Indeed, Intel has already begun its foray into digital imaging. The world's largest chip maker is offering a kit that will allow manufacturers to make $300 digital cameras. Unlike current digital cameras, cameras built using these kits will function more like computer peripherals, Intel said.

This follows an October announcement by nine companies (including Intel, Kodak, Hewlett-Packard, Canon, Fuji Photo Film, and IBM) of an initiative to work together to ensure that vendors of digital cameras, photo-editing software, and other equipment will use the same technology standards.

The companies said the digital photography industry is expected to grow to about $150 billion by 2000.

Intel will promote its Pentium II processors, and later its own graphics chips, for processing this multimedia-rich data. Intel is also pushing its RISC processors, such as the venerable i960, for printers that can generate photo-quality images, the spokesperson said.

Another major new area of focus for the chip giant is the consumer PC market. Here, Intel has added a new product focus, the set-top box, a category which it scoffed at as little as year ago as being too marginal. These home computing devices can be connected to a TV screen to enable electronic mail, Web surfing, and basic word processing.

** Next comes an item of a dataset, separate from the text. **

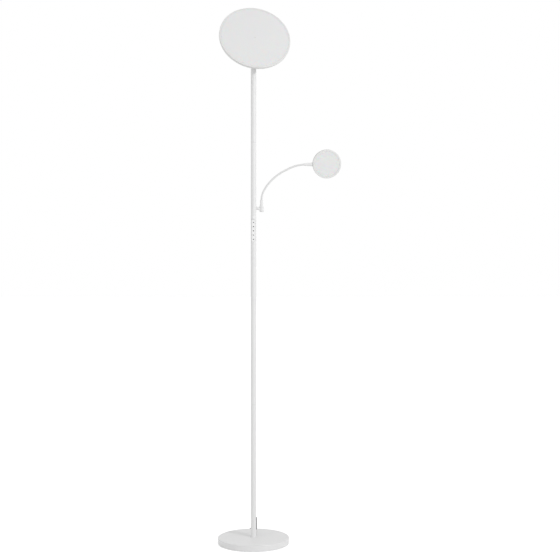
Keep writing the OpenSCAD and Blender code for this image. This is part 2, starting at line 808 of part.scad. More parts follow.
module ferrule_screw() {
  tip = reading_pin_r - groove_depth + slip;
  head = ferrule_d / 2 - 0.9;
  key_flat_r = 0.8;
  key_depth = 1.2;
  color(steel) neck_end_frame() rotate([0, 90, 0]) translate([0, 0, grub_at]) rotate([0, 90, 0])
    difference() {
      cyl(grub_r, tip, head, 24);
      translate([0, 0, head - key_depth]) cylinder(r = key_flat_r, h = key_depth + 1, $fn = 6);
    }
}

// Reading light

module reading_housing() {
  soft = 4;
  in_soft = soft - reading_wall;
  groove_z = grub_at - ferrule_l - reading_gap;
  groove_half = grub_r + slip;
  color(white) reading_frame() difference() {
    union() {
      turned(concat([[0, 0]], arc(reading_r - soft, soft, soft, -90, 0),
        [[reading_r, reading_body_t], [reading_in_r, reading_body_t]],
        arc(reading_in_r - in_soft, reading_wall + in_soft, in_soft, 0, -90), [[0, reading_wall]]), 128);
      round_about(reading_bosses, reading_boss_at, reading_boss_turn)
        cyl(reading_boss_r, reading_wall / 2, reading_board_z, 32);
      translate([-reading_r, 0, reading_t / 2]) rotate([0, 90, 0]) difference() {
        cyl(reading_pin_r, -reading_gap - reading_pin_l, reading_pin_in, 48);
        pipe(reading_pin_r + 1, reading_pin_r - groove_depth, groove_z - groove_half,
          groove_z + groove_half, 48);
      }
    }
    round_about(reading_bosses, reading_boss_at, reading_boss_turn)
      cyl(screw_r - screw_hold, reading_wall, reading_board_z + 1, 24);
  }
}

module reading_ring() {
  soft = 0.8;
  crown = 0.4;
  bevel = 0.6;
  lens_r = ring_in_r + lens_grip;
  lens_lip_z = reading_lens_top - reading_lens_lip + 0.1;
  skirt_z = reading_lens_low - lens_grip;
  color(white) reading_frame() turned(concat([[reading_r, reading_body_t]],
    arc(reading_r - soft, reading_t - crown - soft, soft, 0, 60, 4),
    [[reading_r - 0.45 * reading_ring_w, reading_t], [ring_in_r + bevel, reading_t],
      [ring_in_r, reading_t - bevel / 2], [ring_in_r, lens_lip_z], [lens_r, lens_lip_z], [lens_r, skirt_z],
      [ring_skirt_r, skirt_z], [ring_skirt_r, reading_body_t]]), 128);
}

module reading_lens() {
  face_r = ring_in_r - 0.1;
  edge_r = ring_in_r + lens_grip - 0.1;
  lip_z = reading_lens_top - reading_lens_lip;
  color(opal) reading_frame() turned([[0, reading_lens_low], [edge_r, reading_lens_low], [edge_r, lip_z],
    [face_r, lip_z], [face_r, reading_lens_top], [0, reading_lens_top]], 128);
}

module reading_board() {
  led_w = 3;
  led_h = 0.8;
  led_count = 12;
  led_in = 3.4;
  color("#e9e9e2") reading_frame() {
    difference() {
      cyl(reading_board_r, reading_board_z, reading_board_top, 96);
      round_about(reading_bosses, reading_boss_at, reading_boss_turn)
        cyl(screw_r + run_fit, 0, reading_t, 24);
    }
    round_about(led_count, reading_board_r - led_in)
      translate([-led_w / 2, -led_w / 2, reading_board_top]) cube([led_w, led_w, led_h]);
  }
}

module reading_screws() {
  color(steel) reading_frame() round_about(reading_bosses, reading_boss_at, reading_boss_turn) {
    cyl(screw_head_r, reading_board_top, reading_board_top + screw_head_t, 24);
    cyl(thread_r, reading_wall + 1, reading_board_top, 24);
  }
}

// Yoke on the pole's top

module yoke() {
  flange_top = yoke_flange_z + yoke_flange_t;
  low = flange_top - tilt_z - 1;
  color(white) {
    cyl(stem_r, stem_low_z, yoke_flange_z + 1);
    cyl(tube_r, yoke_flange_z, flange_top);
    tilt_frame() intersection() {
      for (s = [0, 180]) rotate([0, 0, s]) difference() {
        union() {
          translate([cheek_in, -lug_r, low]) cube([cheek_t, 2 * lug_r, -low]);
          rotate([0, 90, 0]) cyl(lug_r, cheek_in, cheek_out, 48);
        }
        rotate([0, 90, 0]) cyl(tilt_pin_r + run_fit, 0, tube_r, 32);
      }
      cyl(tube_r - seam_chamfer, low - 1, lug_r + 1);
    }
  }
}

module pan_clip() {
  top = bush_low_z - play;
  color(steel) pipe(pan_clip_r, stem_r + run_fit, top - pan_clip_t, top, 48);
}

module tilt_pin() {
  color(steel) tilt_frame() rotate([0, 90, 0]) {
    cyl(tilt_pin_r, -cheek_out, cheek_out + tilt_thread_l, 32);
    turned([[0, -cheek_out - tilt_head_t], [tilt_head_r - 1, -cheek_out - tilt_head_t],
      [tilt_head_r, -cheek_out - tilt_head_t + 1], [tilt_head_r, -cheek_out], [0, -cheek_out]], 32);
  }
}

module tilt_nut() {
  body_z = cheek_out + tilt_nut_t;
  top_z = body_z + tilt_cap_t;
  color(steel) tilt_frame() rotate([0, 90, 0]) difference() {
    turned([[0, cheek_out], [tilt_head_r, cheek_out], [tilt_head_r, body_z],
      [tilt_head_r - 0.3 * tilt_cap_t, body_z + 0.6 * tilt_cap_t], [tilt_head_r - tilt_cap_t, top_z],
      [0, top_z]], 32);
    cyl(tilt_pin_r + run_fit, cheek_out - 1, cheek_out + tilt_thread_l + run_fit, 32);
  }
}

module tilt_washers() {
  low = lug_half + washer_gap;
  color("#2d2e30") tilt_frame() for (s = [0, 180]) rotate([0, 90, s])
    pipe(lug_r - 0.6, tilt_pin_r + run_fit, low, low + tilt_washer_t, 48);
}

// Light disc

module disc_hub() {
  soft = 3;
  in_soft = soft - hub_wall;
  in_r = hub_r - hub_wall;
  color(white) disc_frame() difference() {
    union() {
      turned(concat([[0, -hub_h]], arc(hub_r - soft, soft - hub_h, soft, -90, 0), [[hub_r, 0], [in_r, 0]],
        arc(in_r - in_soft, hub_floor_z + in_soft, in_soft, 0, -90), [[0, hub_floor_z]]), 96);
      translate([-lug_half, -lug_r, -tilt_back]) cube([lug_t, 2 * lug_r, tilt_back - hub_h + hub_wall / 2]);
      translate([0, 0, -tilt_back]) rotate([0, 90, 0]) cyl(lug_r, -lug_half, lug_half, 48);
      round_about(hub_screws, hub_screw_at, hub_screw_turn)
        cyl(hub_boss_r, hub_floor_z - hub_wall / 2, 0, 32);
    }
    translate([0, 0, -tilt_back]) rotate([0, 90, 0]) cyl(tilt_pin_r + run_fit, -lug_t, lug_t, 32);
    round_about(hub_screws, hub_screw_at, hub_screw_turn) cyl(screw_r - screw_hold, hub_floor_z, 1, 24);
  }
}

module disc_driver() {
  board_r = 17;
  board_h = 1.2;
  block_w = 6;
  block_l = 12;
  block_h = 3;
  color("#2f6b45") disc_frame() translate([0, 0, hub_floor_z]) {
    cyl(board_r, 0, board_h, 48);
    for (x = [-1.5, 0.5]) translate([x * block_w, -block_l / 2, board_h]) cube([block_w, block_l, block_h]);
  }
}

module disc_back() {
  color(white) disc_frame() difference() {
    cyl(rim_in_r - 0.1, 0, back_t, 128);
    cyl(centre_pin_r + run_fit, -1, back_t + 1, 24);
    round_about(hub_screws, hub_screw_at, hub_screw_turn) cyl(screw_r + run_fit, -1, back_t + 1, 24);
    round_about(back_screws, back_screw_at, back_screw_turn) cyl(screw_r + run_fit, -1, back_t + 1, 24);
  }
}

module disc_rim() {
  soft = 1.2;
  bevel = 0.3;
  color(white) disc_frame() difference() {
    turned(concat([[rim_in_r, 0]], arc(disc_r - soft, soft, soft, -90, 0, 4),
      arc(disc_r - soft, disc_t - soft, soft, 0, 90, 4),
      [[lip_in_r + bevel, disc_t], [lip_in_r, disc_t - bevel], [lip_in_r, lip_z], [rim_in_r, lip_z],
        [rim_in_r, ledge_top], [ledge_in_r, ledge_top], [ledge_in_r, back_t], [rim_in_r, back_t]]), 160);
    round_about(back_screws, back_screw_at, back_screw_turn)
      cyl(screw_r - screw_hold, back_t - 0.5, ledge_top + 0.5, 24);
  }
}

module disc_reflector() {
  color("#fafafa") disc_frame() pipe(stack_r, centre_pin_r + run_fit, reflector_z, guide_z, 128);
}

module disc_guide() {
  color("#dfe6ea") disc_frame() pipe(stack_r, centre_pin_r + run_fit, guide_z, guide_z + guide_t, 128);
}

module disc_led_ring() {
  color("#e8d9a0") disc_frame() pipe(led_out_r, led_in_r, ledge_top, guide_z + guide_t, 128);
}

module disc_diffuser() {
  edge_r = rim_in_r - slip;
  step_r = lip_in_r - slip;
  step_z = lip_z - 0.1;
  color(opal) disc_frame() difference() {
    turned([[0, flange_z], [edge_r, flange_z], [edge_r, step_z], [step_r, step_z], [step_r, face_z],
      [0, face_z]], 160);
    cyl(centre_pin_r + run_fit, 0, disc_t + 1, 24);
  }
}

module disc_pin() {
  color("#b9bab9") disc_frame() {
    cyl(centre_pin_r, -1, face_z, 24);
    cyl(centre_pin_r + 0.5, face_z, face_z + centre_pin_head_t, 24);
    cyl(centre_pin_r + 0.8, -centre_pin_foot_t, 0, 24);
  }
}

module disc_screws() {
  hub_head_top = back_t + screw_head_t;
  color(steel) disc_frame() {
    round_about(hub_screws, hub_screw_at, hub_screw_turn) {
      cyl(thread_r, hub_floor_z + 0.5, back_t, 24);
      cyl(screw_head_r, back_t, hub_head_top, 24);
    }
    round_about(back_screws, back_screw_at, back_screw_turn) {
      cyl(thread_r, 0, ledge_top - slip, 24);
      cyl(back_head_r, -back_head_t, 0, 24);
    }
  }
}

// Supply lead

// The outlet in the pole: local z points out of the pole's back
module outlet_frame() {
  translate([0, 0, outlet_z]) rotate([-90, 0, -outlet_turn]) children();
}

// Cuts the pole's tube out of what it is given, apart from the hole that the lead passes
module clear_of_pole() {
  difference() {
    union() children();
    difference() {
      cyl(tube_r, lead_route[0][2], outlet_z + boot_head_d);
      outlet_frame() cyl(boot_neck_r, 0, tube_r + 1, 32);
    }
  }
}

module cord_boot() {
  head_at = tube_r + boot_out;
  head_r = boot_head_d / 2;
  head = [head_at * sin(outlet_turn), head_at * cos(outlet_turn), outlet_z];
  run = lead_route[0] - head;
  tail_l = norm(run);
  color(black) clear_of_pole() {
    outlet_frame() {
      cyl(boot_neck_r, wire_end_r, head_at, 32);
      cyl(head_r, tube_r - 2, head_at + head_r - boot_dome, 48);
    }
    translate(head) rotate([0, acos(run[2] / tail_l), atan2(run[1], run[0])])
      translate([0, 0, head_r / 2])
        cylinder(r1 = boot_root_r, r2 = boot_end_r, h = tail_l - head_r / 2, $fn = 32);
  }
}

module supply_lead() {
  color(black) swept_tube(lead_route, lead_r, lead_sides, [1, 1, 1]);
}

module lead_hank() {
  color(black) swept_tube(hank_path, lead_r, hank_sides, [0, 0, 1]);
}

module hank_tie() {
  ring_step = 6 * hank_run / hank_rings;
  drawn_in = hank_waist - (hank_waist - waist(ring_step)) * tie_w / 2 / ring_step;
  near_y = hank_y - hank_r(hank_total - step_half) + drawn_in - lead_r - tie_gap;
  far_y = hank_y + hank_r(5 / 12) - drawn_in + lead_r + tie_gap;
  wide = far_y - near_y;
  tall = hank_high_z + lead_r + tie_gap - tie_t;
  color("#26272a") translate([hank_x - tie_w / 2, (near_y + far_y) / 2, tie_t + tall / 2])
    rotate([90, 0, 90]) linear_extrude(tie_w)
    difference() {
      rounded_plate(wide + 2 * tie_t, tall + 2 * tie_t, tie_t + tie_corner_r);
      rounded_plate(wide, tall, tie_corner_r);
    }
}

module lead_connector() {
  relief_l = 10;
  body_l = 14;
  barrel_l = 9.5;
  body_r = 4.5;
  lie = body_r - hank_low_z;
  color(black) translate(connector_at) {
    hull() {
      rotate([0, -90, 0]) cylinder(r = lead_r + 0.3, h = 0.5, $fn = 24);
      translate([-relief_l, 0, lie]) rotate([0, -90, 0]) cylinder(r = 3, h = 0.5, $fn = 24);
    }
    translate([-relief_l, 0, lie]) rotate([0, -90, 0]) cylinder(r = body_r, h = body_l, $fn = 48);
  }
  color(steel) translate(connector_at + [-relief_l - body_l, 0, lie]) rotate([0, -90, 0]) difference() {
    cylinder(r = 2.75, h = barrel_l, $fn = 48);
    translate([0, 0, 1]) cylinder(r = 1.05, h = barrel_l, $fn = 32);
  }
}

base_pad();
base_weight();
base_cover();
anchor_bolt();
anchor_washer();
foot_collar();
foot_plug();
lower_tube();
middle_tube();
upper_tube();
top_tube();
tube_couplers();
middle_coupler();
top_bush();
pole_wire();
control_bezel();
control_board();
tact_switches();
button_1();
button_2();
button_3();
button_4();
button_5();
arm_bracket();
arm_sleeve();
swivel_clip();
neck_link_1();
neck_link_2();
neck_link_3();
neck_link_4();
neck_link_5();
neck_link_6();
neck_ferrule();
ferrule_screw();
reading_housing();
reading_ring();
reading_lens();
reading_board();
reading_screws();
yoke();
pan_clip();
tilt_pin();
tilt_nut();
tilt_washers();
disc_hub();
disc_driver();
disc_back();
disc_rim();
disc_reflector();
disc_guide();
disc_led_ring();
disc_diffuser();
disc_pin();
disc_screws();
cord_boot();
supply_lead();
lead_hank();
hank_tie();
lead_connector();
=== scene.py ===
"""Floor lamp with a reading arm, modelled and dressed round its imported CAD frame.

Lengths are metres, and sizes that a maker would give in millimetres are written as a number times
MM. Z is up, the front faces -Y, and the origin is the centre of the base's underside.
"""

import logging
import math
from dataclasses import dataclass
from enum import Enum
from typing import Any, Callable, Iterable, Sequence

import bpy
from mathutils import Matrix, Vector

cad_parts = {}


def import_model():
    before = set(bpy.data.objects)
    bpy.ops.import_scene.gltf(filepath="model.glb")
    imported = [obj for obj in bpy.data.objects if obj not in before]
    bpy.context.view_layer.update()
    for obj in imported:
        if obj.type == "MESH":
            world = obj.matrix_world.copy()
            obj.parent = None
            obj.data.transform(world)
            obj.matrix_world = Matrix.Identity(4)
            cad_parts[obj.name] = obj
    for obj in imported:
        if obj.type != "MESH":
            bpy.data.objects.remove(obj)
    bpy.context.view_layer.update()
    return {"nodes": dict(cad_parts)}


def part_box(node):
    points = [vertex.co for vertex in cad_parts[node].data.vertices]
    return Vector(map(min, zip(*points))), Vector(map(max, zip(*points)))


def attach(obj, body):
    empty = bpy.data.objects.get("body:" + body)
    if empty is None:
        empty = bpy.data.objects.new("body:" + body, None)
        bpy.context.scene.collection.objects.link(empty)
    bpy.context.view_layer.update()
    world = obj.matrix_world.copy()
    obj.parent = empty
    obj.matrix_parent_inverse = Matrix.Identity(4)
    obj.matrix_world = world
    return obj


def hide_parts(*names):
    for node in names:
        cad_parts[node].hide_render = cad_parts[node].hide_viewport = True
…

Intel, however, will not jump into this market headlong since it is still waiting for standards to be established, according to the company spokesperson. Moreover, companies such as WebTV are struggling in this market segment, indicating that demand has yet to materialize.

Intel will likely target its Pentium processor for this lowest of the low-cost home computing markets--typically devices are priced at $300 or less--in 1998 and then move inexpensive Pentium II processors into this segment, possibly in 1999, according to Intel. The intention is to have a Pentium II processor in every type of device--including a range of sub-$1,000 PCs--covering all product categories by 1999.

The network computer, a low-cost business computer, is also on the Intel radar screen--marking still another change of heart. Intel had shown negligible interest in this market last year.

But this year there was a discernible rethink as Intel began to bolster its presence here by supplying building blocks for Oracle-sponsored prototype NCs and the servers that power them.

Intel executives have recently stated on various occasions that new chip technology may be in the offing for low-cost computing devices such as NCs or home computers. Specifically, Intel may build low-cost chip architectures where more of the core PC features are integrated into the chipset, said Fred Pollack, an Intel Fellow and director of processor planning for Intel?s Microprocessor Products Group, in a previous interview with CNET's NEWS.COM.

A chipset is a group of chips which work in tandem with the processor.

Vice president Mike Aymar will head the new Consumer Products Group, and Pat Gelsinger will head Business Platform Group. The reorganization essentially splits Intel's former Desktop Products Group into these two groups.

The consumer group will focus on consumer desktop PCs, TV set-top computing devices, and automobile PCs. The business side will concentrate on all business computers, including PCs, network computers (NCs), Net PCs, and workstations.

Intel is an investor in CNET: The Computer Network.